Subgrid Scale Modeling for Large Eddy Simulation of Supercritical Mixing and Combustion

On

Friday, December 4 at 2:00 p.m. (EST)

Bluejeans: https://bluejeans.com/395758928

Abstract
Advances in computing power have enabled opportunities for computational modeling and simulation to substantiate our understanding of fluid mixing and combustion in aerospace applications operating at extreme conditions. A prerequisite for effective use of numerical simulations in scientific research and development is high-fidelity and predictive capability of modeling and simulation techniques. Large eddy simulation (LES) is a powerful technique for research into turbulent flows and offers a favorable balance between high accuracy and computational feasibility. While the LES technique has been developed and applied over decades primarily in the context of low pressure, ideal gas conditions, its extension and application to complex, multi-physics flows in aerospace propulsion has remained under question. The strongly coupled non-linear physics of the governing multi-scale, physico-chemical processes in high pressure turbulent combustion lead to severe limitations and uncertainties in the application of the LES technique under conditions of practical interest. The scope of the proposed research is to investigate the theoretical and modeling framework for LES of compressible, multi-scalar turbulent mixing and combustion at supercritical pressures as encountered in liquid rocket engines and to establish a consistent and accurate approach for modeling the necessary physics.

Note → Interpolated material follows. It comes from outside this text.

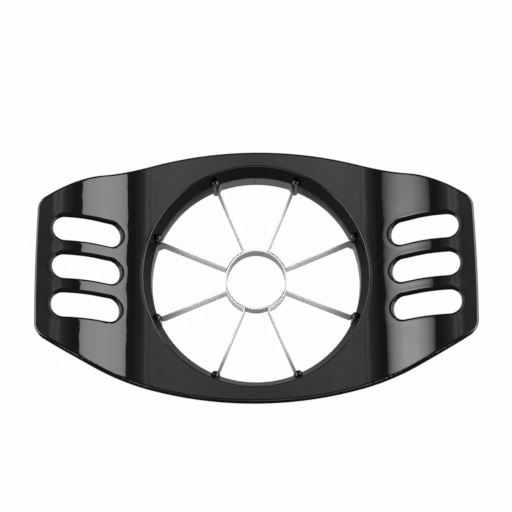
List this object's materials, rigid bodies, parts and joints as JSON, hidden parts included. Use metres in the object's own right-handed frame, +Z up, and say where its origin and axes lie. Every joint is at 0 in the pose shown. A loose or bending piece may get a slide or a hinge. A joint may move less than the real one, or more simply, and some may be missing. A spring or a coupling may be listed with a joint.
{
  "type": "apple slicer and corer",
  "caption": "Two-handled apple slicer: a glossy black frame with slotted wing handles holds radial steel blades round a core tube.",
  "frame": {"origin": "centre of the blade ring at the height it stands on", "axes": "+Z up through the ring, +X towards one handle, +Y towards the back long side"},
  "size_m": [0.1884, 0.1128, 0.0412],
  "materials": {
    "black_abs": "glossy injection-moulded ABS",
    "blade_steel": "bright rolled stainless strip with ground edges",
    "pin_plastic": "glossy moulded nylon"
  },
  "bodies": {
    "root": {"frame": "black_abs", "core_ring": "blade_steel", "blade_strip_1": "blade_steel", "blade_strip_2": "blade_steel", "blade_strip_3": "blade_steel", "blade_strip_4": "blade_steel", "blade_pin_1": "pin_plastic", "blade_pin_2": "pin_plastic", "blade_pin_3": "pin_plastic", "blade_pin_4": "pin_plastic", "blade_pin_5": "pin_plastic", "blade_pin_6": "pin_plastic", "blade_pin_7": "pin_plastic", "blade_pin_8": "pin_plastic"}
  },
  "joints": []
}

In this thesis proposal, we present a systematic investigation of the LES governing equations using data from direct numerical simulation (DNS) of a liquid oxygen-methane mixing layer configuration at high pressure and high Reynolds number conditions. Data from these simulations are used to conduct a detailed analysis of the complete set of terms in the governing equations. A priori analysis of the current modeling approaches is conducted to investigate their accuracy as a function of grid resolution in this regime. Results obtained up to date are used to provide preliminary insights and a roadmap for the proposed research.

Committee

• Prof. Joseph C. Oefelein – School of Aerospace Engineering (advisor)
• Prof. Vigor Yang– School of Aerospace Engineering (co-advisor)
• Prof. Suresh Menon – School of Aerospace Engineering
• Prof. Timothy C. Lieuwen – School of Aerospace Engineering
• Dr. Ramanan Sankaran – Oak Ridge National Laboratory